Aim:
Return the listing below in full, with every line exactly as it is.

Information shown:
--- Start ---

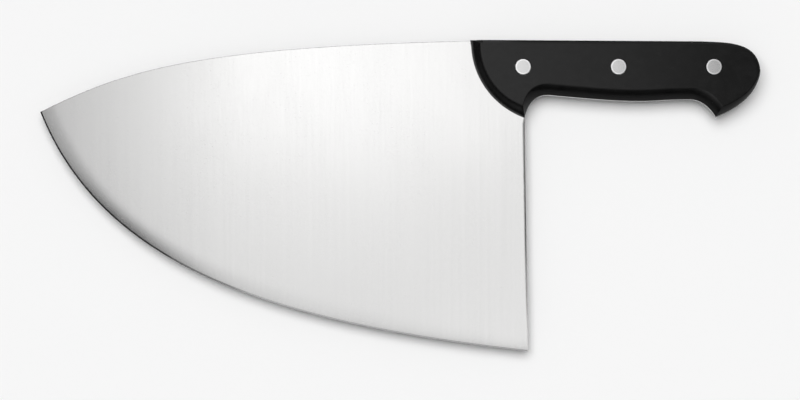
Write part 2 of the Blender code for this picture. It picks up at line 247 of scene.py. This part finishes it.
def corner_inset(corner, arrive, width_before, leave, width_after):
    """The point at one distance inside the side before a corner, and another inside the next."""
    before = to_the_left(heading(arrive))
    after = to_the_left(heading(leave))
    cross = before.x * after.y - before.y * after.x
    x = (width_before * after.y - width_after * before.y) / cross
    y = (width_after * before.x - width_before * after.x) / cross
    return corner + Vector((x, y, 0))


def grip_outline(choil, belly_start, belly_end, beak, butt, top_end, behind_front):
    """The handle from the choil round the butt and along the top to near its front."""
    return (
        curve(choil, CHOIL_BEND, belly_start, CHOIL_STEPS)
        + curve(belly_start, BELLY_BEND, belly_end, BELLY_STEPS)
        + curve(belly_end, BEAK_BEND, beak, BEAK_STEPS)
        + curve(beak, BUTT_BEND, butt, BUTT_STEPS)
        + curve(butt, CROWN_BEND, top_end, CROWN_STEPS)
        + straight(top_end, behind_front, TOP_STEPS)
    )


def top_front(front_top, setback):
    return front_top + (TOP_END - FRONT_TOP).normalized() * setback


def run_out(corner, beside, edge_heading, distance):
    """Where a line at this distance from the cutting edge meets the side that leaves its corner."""
    side = (beside - corner).normalized()
    return corner + side * (distance / side.dot(to_the_left(heading(edge_heading))))


def steel_rim():
    """The sheet's outline from the heel round the tang and along the spine, without the tip.

    The bevel runs out on its second and its last point.
    """
    behind_front = top_front(FRONT_TOP, FRONT_SLOPE + TOP_SLOPE)
    heel = [HEEL]
    heel += [run_out(HEEL, CHOIL, EDGE_BEND.arrive, x) for x in (BEVEL_WIDTH, *EDGE_RINGS)]
    spine = curve(FRONT_TOP, SPINE_BEND, TIP, SPINE_STEPS)
    return (
        heel[:-1]
        + straight(heel[-1], CHOIL, HEEL_STEPS)
        + grip_outline(CHOIL, BELLY_START, BELLY_END, BEAK, BUTT, TOP_END, behind_front)
        + straight(behind_front, FRONT_TOP, FRONT_TOP_STEPS)
        + spine
        + [run_out(TIP, spine[-1], EDGE_BEND.leave, BEVEL_WIDTH)]
    )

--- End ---

Response to the task:
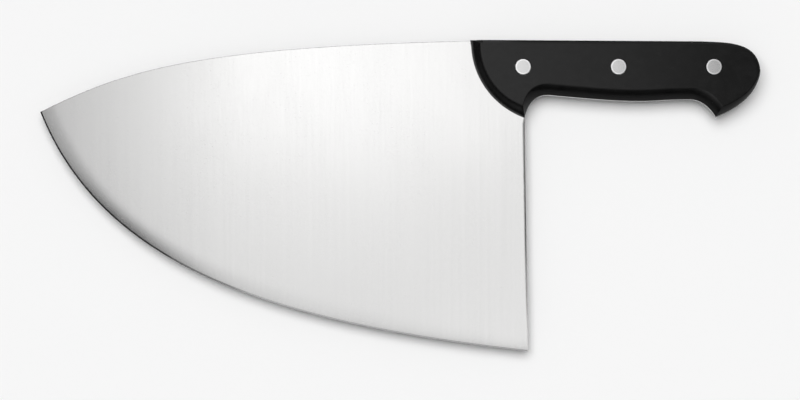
Write part 2 of the Blender code for this picture. It picks up at line 247 of scene.py. This part finishes it.
def corner_inset(corner, arrive, width_before, leave, width_after):
    """The point at one distance inside the side before a corner, and another inside the next."""
    before = to_the_left(heading(arrive))
    after = to_the_left(heading(leave))
    cross = before.x * after.y - before.y * after.x
    x = (width_before * after.y - width_after * before.y) / cross
    y = (width_after * before.x - width_before * after.x) / cross
    return corner + Vector((x, y, 0))


def grip_outline(choil, belly_start, belly_end, beak, butt, top_end, behind_front):
    """The handle from the choil round the butt and along the top to near its front."""
    return (
        curve(choil, CHOIL_BEND, belly_start, CHOIL_STEPS)
        + curve(belly_start, BELLY_BEND, belly_end, BELLY_STEPS)
        + curve(belly_end, BEAK_BEND, beak, BEAK_STEPS)
        + curve(beak, BUTT_BEND, butt, BUTT_STEPS)
        + curve(butt, CROWN_BEND, top_end, CROWN_STEPS)
        + straight(top_end, behind_front, TOP_STEPS)
    )


def top_front(front_top, setback):
    return front_top + (TOP_END - FRONT_TOP).normalized() * setback


def run_out(corner, beside, edge_heading, distance):
    """Where a line at this distance from the cutting edge meets the side that leaves its corner."""
    side = (beside - corner).normalized()
    return corner + side * (distance / side.dot(to_the_left(heading(edge_heading))))


def steel_rim():
    """The sheet's outline from the heel round the tang and along the spine, without the tip.

    The bevel runs out on its second and its last point.
    """
    behind_front = top_front(FRONT_TOP, FRONT_SLOPE + TOP_SLOPE)
    heel = [HEEL]
    heel += [run_out(HEEL, CHOIL, EDGE_BEND.arrive, x) for x in (BEVEL_WIDTH, *EDGE_RINGS)]
    spine = curve(FRONT_TOP, SPINE_BEND, TIP, SPINE_STEPS)
    return (
        heel[:-1]
        + straight(heel[-1], CHOIL, HEEL_STEPS)
        + grip_outline(CHOIL, BELLY_START, BELLY_END, BEAK, BUTT, TOP_END, behind_front)
        + straight(behind_front, FRONT_TOP, FRONT_TOP_STEPS)
        + spine
        + [run_out(TIP, spine[-1], EDGE_BEND.leave, BEVEL_WIDTH)]
    )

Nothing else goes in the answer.